I still remember the feeling and the weight of walking into a bank branch with a cheque book in my hand.


Not that long ago - maybe 2013 or so - I used to handwrite cheques to subcontractors and staff at NAB of CBA. I can still remember the sound of the pen scratching across the paper, the awkward little carbon copies underneath, the quick conversations across the counter, and the quiet familiarity of seeing the same bank tellers every few weeks.


There was friction in the process, sure.


But there was also something else.


Humanity.


Someone knew your name.

Someone looked you in the eye.

Someone could tell if you were stressed, excited, struggling, or building something ambitious with very little sleep and too much belief.

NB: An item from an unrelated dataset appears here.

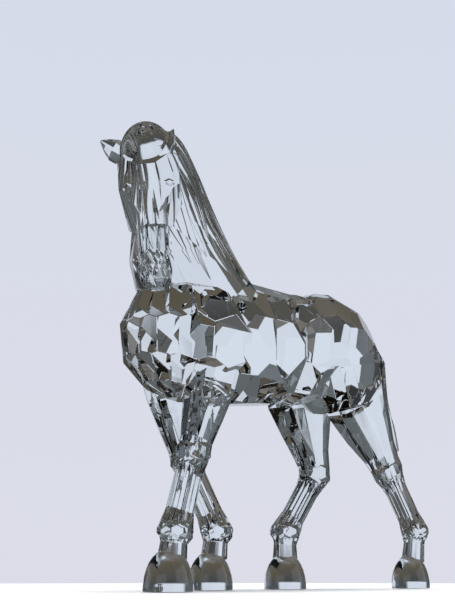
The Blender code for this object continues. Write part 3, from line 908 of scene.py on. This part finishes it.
# %% Room
PALE = (0.68, 0.73, 0.83)
PANEL_UP = (
    (-90.0, (0.25, 0.25, 0.25)), (-40.0, (0.16, 0.15, 0.14)), (-26.0, (0.11, 0.09, 0.06)),
    (-10.0, (0.07, 0.07, 0.065)), (-5.0, (0.05, 0.05, 0.05)), (-3.0, PALE), (24.0, PALE),
    (30.0, (0.12, 0.14, 0.15)), (60.0, (0.09, 0.10, 0.11)), (90.0, (0.05, 0.05, 0.05)),
)
GAP_UP = (
    (-90.0, (0.2, 0.2, 0.2)), (-40.0, (0.12, 0.11, 0.10)), (-20.0, (0.10, 0.085, 0.06)),
    (0.0, (0.06, 0.07, 0.075)), (30.0, (0.12, 0.14, 0.15)), (60.0, (0.08, 0.09, 0.10)),
    (90.0, (0.05, 0.05, 0.05)),
)
BACKDROP_UP = ((-5.0, (0.72, 0.72, 0.80)), (10.0, (0.70, 0.72, 0.81)), (30.0, (0.66, 0.71, 0.82)))
PANELS = (-138.0, -48.0, 42.0, 132.0)
PANEL_HALF = 22.0
PANEL_SOFT = 6.0
BLACK = (0.0, 0.0, 0.0)
WHITE = (1.0, 1.0, 1.0)

room = bpy.data.worlds.new("studio")
bpy.context.scene.world = room
room.use_nodes = True
room.node_tree.nodes.clear()


def add(kind, **sockets):
    """A node of the room, with its numbered sockets (s0, s1, s7) linked or set."""
    node = room.node_tree.nodes.new(kind)
    for name, value in sockets.items():
        socket = node.inputs[int(name[1:])]
        if isinstance(value, bpy.types.NodeSocket):
            room.node_tree.links.new(value, socket)
        else:
            socket.default_value = value
    return node


def calculate(operation, *values):
    node = add("ShaderNodeMath", **{f"s{i}": value for i, value in enumerate(values)})
    node.operation = operation
    return node.outputs[0]


def ramp(share, stops):
    node = add("ShaderNodeValToRGB", s0=share)
    elements = node.color_ramp.elements
    while len(elements) < len(stops):
        elements.new(0.5)
    for element, (position, colour) in zip(elements, stops):
        element.position = position
        element.color = (*colour, 1.0)
    return node.outputs[0]


def up_the_wall(share, stops):
    return ramp(share, [(angle / 180.0 + 0.5, colour) for angle, colour in stops])


def mix(share, first, second):
    node = room.node_tree.nodes.new("ShaderNodeMix")
    node.data_type = "RGBA"
    for socket, value in ((0, share), (6, first), (7, second)):
        room.node_tree.links.new(value, node.inputs[socket])
    return node.outputs[2]


# %% The ramps joined together
gaze = add("ShaderNodeTexCoord").outputs["Generated"]
axes = add("ShaderNodeSeparateXYZ", s0=gaze).outputs
height_share = calculate("MULTIPLY_ADD", calculate("ARCSINE", axes[2]), 1.0 / math.pi, 0.5)
heading = calculate("ARCTAN2", axes[0], calculate("MULTIPLY", axes[1], -1.0))
round_share = calculate("MULTIPLY_ADD", heading, 0.5 / math.pi, 0.5)
panel_stops = []
for middle in PANELS:
    for offset, colour in (
        (-PANEL_HALF - PANEL_SOFT, BLACK), (-PANEL_HALF, WHITE),
        (PANEL_HALF, WHITE), (PANEL_HALF + PANEL_SOFT, BLACK),
    ):
        panel_stops.append(((middle + offset + 180.0) / 360.0, colour))
in_panel = ramp(round_share, panel_stops)
seen_by_glass = mix(in_panel, up_the_wall(height_share, GAP_UP), up_the_wall(height_share, PANEL_UP))
seen_by_camera = add("ShaderNodeLightPath").outputs["Is Camera Ray"]
seen = mix(seen_by_camera, seen_by_glass, up_the_wall(height_share, BACKDROP_UP))
add("ShaderNodeOutputWorld", s0=add("ShaderNodeBackground", s0=seen).outputs[0])
print("panels round the room:", len(PANELS))

# %% [markdown]
# ## Soft light from above
# One broad lamp lights the board and gives it a soft shadow. It is hidden from the glass for the
# same reason as the board is.

# %% Lamp
LAMP_HEIGHT = 0.9
LAMP_SIDE = 0.8
LAMP_POWER = 14.0

lamp_data = bpy.data.lights.new("soft lamp", "AREA")
lamp_data.shape = "SQUARE"
lamp_data.size = LAMP_SIDE
lamp_data.energy = LAMP_POWER
lamp = bpy.data.objects.new("soft lamp", lamp_data)
bpy.context.scene.collection.objects.link(lamp)
lamp.location.z = LAMP_HEIGHT
lamp.visible_transmission = False
lamp.visible_glossy = False
bpy.context.scene.view_settings.view_transform = "Standard"
print("lamp height, m:", LAMP_HEIGHT)

# %% [markdown]
# ## The camera
# The viewer crouches at the level of the board, off the horse's left shoulder, and looks up. That
# low place is why the hooves stand nearly on one line and the head is high against the backdrop.

# %% Camera
CAMERA_PLACE = (0.2677, -0.3258, 0.005)
CAMERA_ROUND = 42.0
CAMERA_UP = 13.0
LENS = 68.53

camera_data = bpy.data.cameras.new("camera")
camera_data.sensor_width = 36.0
camera_data.lens = LENS
camera_data.clip_start = 0.01
camera_data.clip_end = 20.0
camera = bpy.data.objects.new("camera", camera_data)
bpy.context.scene.collection.objects.link(camera)
camera.location = CAMERA_PLACE
looking = direction(CAMERA_ROUND + 180.0, CAMERA_UP)
camera.rotation_euler = looking.to_track_quat("-Z", "Y").to_euler()
bpy.context.scene.camera = camera
print("camera looks along:", [round(part, 3) for part in looking])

Now, a little over ten years later, I found myself keystroking at 2am from the Philippines, trying to untangle the invisible infrastructure that quietly runs a small but crucial component of my business.


Passwords.

Multi-factor authentication.

Browser sessions.

AI support agents.

Reseller agreements.

Cloud platforms.

Billing layers.

Security prompts.

Invisible systems stretched across continents.

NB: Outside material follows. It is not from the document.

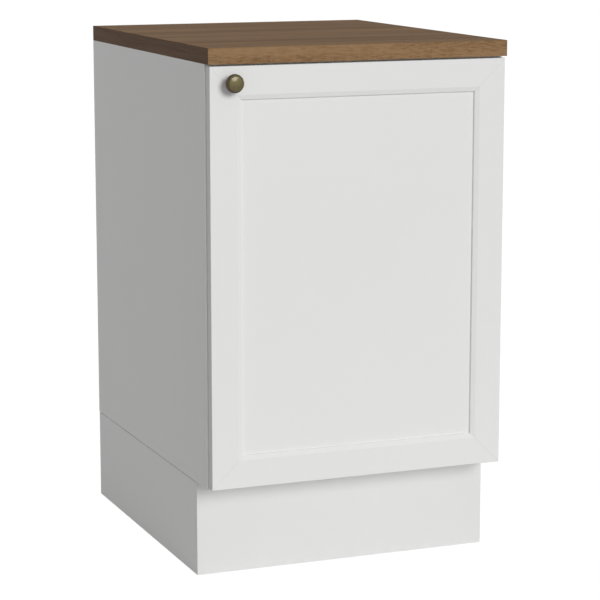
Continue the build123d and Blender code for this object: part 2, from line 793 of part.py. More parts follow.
# Knob, turned about its screw
knob_foot_radius = 7.0
knob_foot_height = 1.6
knob_neck_radius = 4.6
knob_neck_height = 9.0
knob_head_radius = 14.6
knob_head_start = 15.3
knob_rim_height = 0.8
knob_shoulder_width = 3.6
knob_dome_height = 1.3
knob_dome_start = knob_reach - knob_dome_height
knob_dome_radius = knob_head_radius - knob_shoulder_width
knob_dome_sphere = (knob_dome_radius**2 + knob_dome_height**2) / knob_dome_height / 2
knob_dome_middle = knob_reach - knob_dome_sphere + (knob_dome_sphere**2 - knob_dome_radius**2 / 4) ** 0.5
knob_throat_radius = (knob_foot_radius + knob_neck_radius * 3) / 4
knob_throat_height = (knob_foot_height * 2 + knob_neck_height) / 3
knob_flare_radius = (knob_neck_radius * 2 + knob_head_radius) / 3
knob_flare_height = (knob_neck_height + knob_head_start * 2) / 3
with BuildPart() as knob:
    with BuildSketch(Plane(origin=(x_knob, y_door, z_knob), x_dir=RIGHT, z_dir=UP)) as half_knob:
        with BuildLine():
            bottom = Line((0, 0), (knob_foot_radius, 0))
            foot = Line(bottom @ 1, (knob_foot_radius, -knob_foot_height))
            throat = ThreePointArc(
                foot @ 1, (knob_throat_radius, -knob_throat_height), (knob_neck_radius, -knob_neck_height)
            )
            flare = ThreePointArc(
                throat @ 1, (knob_flare_radius, -knob_flare_height), (knob_head_radius, -knob_head_start)
            )
            rim = Line(flare @ 1, (knob_head_radius, -knob_head_start - knob_rim_height))
            shoulder = TangentArc(rim @ 1, (knob_dome_radius, -knob_dome_start), tangent=(0, -1))
            dome = ThreePointArc(shoulder @ 1, (knob_dome_radius / 2, -knob_dome_middle), (0, -knob_reach))
            Line(dome @ 1, bottom @ 0)
        make_face()
    revolve(half_knob.sketch, axis=Axis((x_knob, y_door, z_knob), BACK))
    rod((x_knob, y_door, z_knob), FRONT, knob_screw_radius + fit, knob_screw_depth + tip_gap, Mode.SUBTRACT)
finish(knob, "knob")

with BuildPart() as knob_screw:
    knob_bolt = pan_head(knob_screw_head_radius, knob_screw_head_height, knob_screw_radius, knob_screw_length)
    screw((x_knob, y_door_back, z_knob), FRONT, knob_bolt)
finish(knob_screw, "knob_screw")

# Soft bumpers that keep the door off the left side
with BuildPart() as bumpers:
    for place in bumper_places:
        rod(place, BACK, bumper_radius, bumper_recess + door_gap - bumper_squeeze)
finish(bumpers, "door_bumpers")

# Hinge parts are stacked in layers, measured up and down from the hinge's middle height
lug_layer = 1.4
long_link_slot = 1.6
long_link_layer = 3.0
short_link_start = 3.4
short_link_stop = 4.9
cheek_start = 5.3
cheek_stop = 6.8
long_link_bend_x = 3.5
long_link_bend_y = -2.9
long_link_half_width = 2.0
long_link_end_radius = 1.9
long_link_root_radius = 3.0
slot_radius = 12.5
short_link_half_width = 1.0
short_link_root_radius = 2.2
short_link_tip_radius = 2.8
open_pivot_clearance = 0.82
short_link_floor_gap = 0.35
short_link_first_bend = 1.6
short_link_second_bend = 11.0


def hull_through(points, radii):
    """Draws a strap: rounded ends and bends joined by straight edges."""
    for k in range(len(points) - 1):
        with BuildSketch(mode=Mode.PRIVATE) as stretch:
            with Locations(points[k]):
                Circle(radii[k])
            with Locations(points[k + 1]):
                Circle(radii[k + 1])
            make_hull()
        add(stretch.sketch)


def layer(z, low, high):
    """Sketch plane and height of a layer, above the middle of a hinge or mirrored below it."""
    return Plane(origin=(0, 0, z + min(low, high))), abs(high - low)


def pin_hole(pivot, z, radius, low, high):
    """Cuts an upright hole through a layer at a pivot."""
    rod((pivot[0], pivot[1], z + min(low, high)), UP, radius, abs(high - low), Mode.SUBTRACT)


bore = pin_radius + fit
stub_length = cheek_stop - short_link_start
long_link_bend = (x_cup + long_link_bend_x, y_door_back + long_link_bend_y)
y_short_run = y_cup_floor + cup_wall + short_link_floor_gap + short_link_half_width
short_link_path = [
    pivot_c,
    (pivot_c[0], y_short_run + short_link_first_bend),
    (pivot_c[0] + short_link_first_bend, y_short_run),
    (pivot_c[0] + short_link_second_bend, y_short_run),
    pivot_d,
]
short_link_radii = [short_link_half_width] * len(short_link_path)
long_link_path = [pivot_a, long_link_bend, pivot_b]
long_link_radii = [long_link_root_radius, long_link_half_width, long_link_end_radius]

with BuildPart() as long_links:
    for z in hinge_levels.values():
        plane, height = layer(z, -long_link_layer, long_link_layer)
        with BuildSketch(plane) as strap:
            hull_through(long_link_path, long_link_radii)
        extrude(strap.sketch, amount=height)
        pin_hole(pivot_b, z, slot_radius, -long_link_slot, long_link_slot)
        for pivot in (pivot_a, pivot_b):
            pin_hole(pivot, z, bore, -long_link_layer, long_link_layer)
finish(long_links, "hinge_long_links")

with BuildPart() as short_links:
    for z in hinge_levels.values():
        for side in (-1, 1):
            plane, height = layer(z, side * short_link_start, side * short_link_stop)
            with BuildSketch(plane) as strap:
                hull_through(short_link_path, short_link_radii)
                with Locations(pivot_c):
                    Circle(short_link_root_radius)
                with Locations(pivot_d):
                    Circle(short_link_tip_radius)
            extrude(strap.sketch, amount=height)
            for pivot, radius in ((pivot_c, bore), (pivot_d, pin_radius + open_pivot_clearance)):
                pin_hole(pivot, z, radius, side * short_link_start, side * short_link_stop)
finish(short_links, "hinge_short_links")

with BuildPart() as arm_pins:
    for z in hinge_levels.values():
        rod((*pivot_a, z - cheek_stop), UP, pin_radius, cheek_stop * 2)
        for side in (-1, 1):
            rod((*pivot_c, z + side * short_link_start), (0, 0, side), pin_radius, stub_length)
finish(arm_pins, "hinge_arm_pins")

with BuildPart() as cup_pins:
    for z in hinge_levels.values():
        rod((*pivot_b, z - long_link_layer), UP, pin_radius, long_link_layer * 2)
        for side in (-1, 1):
            rod((*pivot_d, z + side * short_link_start), (0, 0, side), pin_radius, stub_length)
finish(cup_pins, "hinge_cup_pins")

# Cups, let into the door's back, with lugs that hold the cup pins
lug_radius = 1.9
lug_half_width = 1.2
for name, z in hinge_levels.items():
    with BuildPart() as cup:
        rod((x_cup, y_cup_floor, z), BACK, cup_radius - fit, cup_depth)
        block(
            (x_cup - flange_offset - flange_width / 2, x_cup - flange_offset + flange_width / 2),
            (y_door_back, y_door_back + flange_thickness),
            (z - flange_height / 2, z + flange_height / 2),
        )
        cavity_depth = cup_depth - cup_wall + flange_thickness
        cavity_radius = cup_radius - fit - cup_wall
        rod((x_cup, y_cup_floor + cup_wall, z), BACK, cavity_radius, cavity_depth, Mode.SUBTRACT)
        lugs = [
            (pivot_b, -lug_layer, lug_layer),
            (pivot_d, cheek_start, cheek_stop),
            (pivot_d, -cheek_stop, -cheek_start),
        ]
        for pivot, low, high in lugs:
            plane, height = layer(z, low, high)
            with BuildSketch(plane) as lug:
                with Locations(pivot):
                    Circle(lug_radius)
                foot = (pivot[0], (pivot[1] + y_cup_floor) / 2)
                with Locations(foot):
                    Rectangle(lug_half_width * 2, pivot[1] - y_cup_floor)
            extrude(lug.sketch, amount=height)
            pin_hole(pivot, z, bore, low, high)
        screw_hole = countersunk(
            flange_screw_head_radius,
            flange_screw_head_height,
            flange_screw_radius,
            flange_thickness + fit,
            grown=fit,
        )
        for place in flange_screw_places:
            if abs(place[2] - z) < flange_height:
                turned(place, FRONT, screw_hole, Mode.SUBTRACT)
    finish(cup, f"{name}_hinge_cup")

with BuildPart() as cup_screws:
    flange_screw = countersunk(
        flange_screw_head_radius, flange_screw_head_height, flange_screw_radius, flange_screw_length
    )
    for place in flange_screw_places:
        screw(place, FRONT, flange_screw)
finish(cup_screws, "hinge_cup_screws")

# Arms: a channel that straddles the mounting plate's rail, with cheeks that carry the root pivots
cheek_root_radius = 3.0
cheek_tip_radius = 2.3
cheek_heel_x = -7.0
cheek_heel_y = 22.5
cheek_heel_radius = 4.0
web_x = -15.0
web_thickness = 1.5
channel_depth = 12.0
channel_start = 20.5
channel_length = 50.0
rail_gap = 0.3
rail_top_x = -11.0
rail_start = 28.5
rail_length = 40.0
base_thickness = 2.0
wing_width = 13.0
wing_reach = 25.0
base_half_height = 10.0
base_overhang = 4.0
clamp_from_front = 58.5
clamp_screw_radius = 2.5
clamp_screw_head_radius = 4.5
clamp_screw_head_height = 2.0
clamp_screw_length = 12.0
adjust_from_front = 26.0
adjust_screw_radius = 2.5
x_web = x_cup + web_x
x_rail = x_cup + rail_top_x
y_arm = y_door_back + channel_start
y_rail = y_door_back + rail_start
y_clamp = y_door_back + clamp_from_front
y_adjust = y_rail + adjust_screw_radius + tip_gap
rail_half_height = cheek_start - rail_gap
for name, z in hinge_levels.items():
    with BuildPart() as arm:
        for low, high in ((cheek_start, cheek_stop), (-cheek_stop, -cheek_start)):
            plane, height = layer(z, low, high)
            with BuildSketch(plane) as cheek:
                with Locations(pivot_a):
                    Circle(cheek_root_radius)
                with Locations(pivot_c):
                    Circle(cheek_tip_radius)
                with Locations((x_cup + cheek_heel_x, y_door_back + cheek_heel_y)):
                    Circle(cheek_heel_radius)
                make_hull()
            extrude(cheek.sketch, amount=height)
            block((x_web, x_web + channel_depth), (y_arm, y_arm + channel_length), (z + low, z + high))
            for pivot in (pivot_a, pivot_c):
                pin_hole(pivot, z, bore, low, high)
        web_sides = (x_web, x_web + web_thickness)
        block(web_sides, (y_arm, y_arm + channel_length), (z - cheek_stop, z + cheek_stop))
        for y, radius in ((y_clamp, clamp_screw_radius), (y_adjust, adjust_screw_radius)):
            rod((x_web, y, z), RIGHT, radius + fit, web_thickness, Mode.SUBTRACT)
    finish(arm, f"{name}_hinge_arm")
    with BuildPart() as plate:
        block((x_rail, inner), (y_rail, y_rail + rail_length), (z - rail_half_height, z + rail_half_height))
        block(
            (inner - base_thickness, inner),
            (y_rail - base_overhang, y_rail + rail_length + base_overhang),
            (z - base_half_height, z + base_half_height),
        )
        block(
            (inner - base_thickness, inner),
            (y_plate - wing_width / 2, y_plate + wing_width / 2),
            (z - wing_reach, z + wing_reach),
        )
        rod((x_rail, y_clamp, z), RIGHT, clamp_screw_radius + fit, clamp_screw_length, Mode.SUBTRACT)
        for level in plate_screw_levels:
            if abs(level - z) < wing_reach:
                place = (inner - base_thickness, y_plate, level)
                rod(place, RIGHT, plate_screw_radius + fit, base_thickness, Mode.SUBTRACT)
    finish(plate, f"{name}_mounting_plate")

with BuildPart() as plate_screws:
    plate_screw = pan_head(
        plate_screw_head_radius, plate_screw_head_height, plate_screw_radius, plate_screw_length
    )
    for level in plate_screw_levels:
        screw((inner - base_thickness, y_plate, level), RIGHT, plate_screw)
finish(plate_screws, "mounting_plate_screws")

with BuildPart() as clamp_screws:
    clamp_screw = pan_head(
        clamp_screw_head_radius, clamp_screw_head_height, clamp_screw_radius, clamp_screw_length
    )
    for z in hinge_levels.values():
        screw((x_web, y_clamp, z), RIGHT, clamp_screw)
finish(clamp_screws, "hinge_clamp_screws")

with BuildPart() as adjust_screws:
    for z in hinge_levels.values():
        rod((x_web, y_adjust, z), RIGHT, adjust_screw_radius, x_rail - x_web)
        cross_cut((x_web, y_adjust, z), RIGHT, adjust_screw_radius)
finish(adjust_screws, "hinge_adjusting_screws")
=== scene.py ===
# %% [markdown]
# # A kitchen base cabinet
# The cabinet is built elsewhere from boards, strips, screws and hinges, each with its real size.
# Here it gets its finishes, a floor, soft light and a camera.
# Every length is in metres. X runs to the right, Y from the door to the wall, and Z up from the floor.

# %% The model, as it was built
import bpy
import math
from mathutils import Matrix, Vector


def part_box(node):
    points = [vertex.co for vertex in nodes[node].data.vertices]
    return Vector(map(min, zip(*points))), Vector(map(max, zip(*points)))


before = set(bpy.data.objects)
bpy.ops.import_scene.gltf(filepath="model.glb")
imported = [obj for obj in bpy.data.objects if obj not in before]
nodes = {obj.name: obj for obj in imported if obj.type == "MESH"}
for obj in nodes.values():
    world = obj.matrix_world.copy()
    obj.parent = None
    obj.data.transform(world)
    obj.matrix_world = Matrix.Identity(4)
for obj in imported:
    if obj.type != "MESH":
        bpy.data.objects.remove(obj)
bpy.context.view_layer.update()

# %% [markdown]
# ## How a finish is put together
# A finish is a small graph of nodes: a place on the piece goes in, and colour, roughness and bump come out.
# Each graph starts with the place in metres, so the scale of a grain is a real one and needs no unwrapping.
# These helpers add one node each, which keeps every finish short enough to read.

# %% Helpers for finishes
# A mix node has sockets for numbers, vectors and colours. These are the places of the ones for colours.
MIX_SHARE = 0
MIX_FIRST = 6
MIX_SECOND = 7
MIX_RESULT = 2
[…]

And somewhere in the middle of all of it, I stopped for a moment and realised something:


Most modern people spend huge portions of their lives negotiating with systems they do not understand.


Not because they are unintelligent.

But because the systems themselves have become so abstract, layered, and automated that many people simply give up trying to troubleshoot them.


And honestly, I understand why.


You forget a password.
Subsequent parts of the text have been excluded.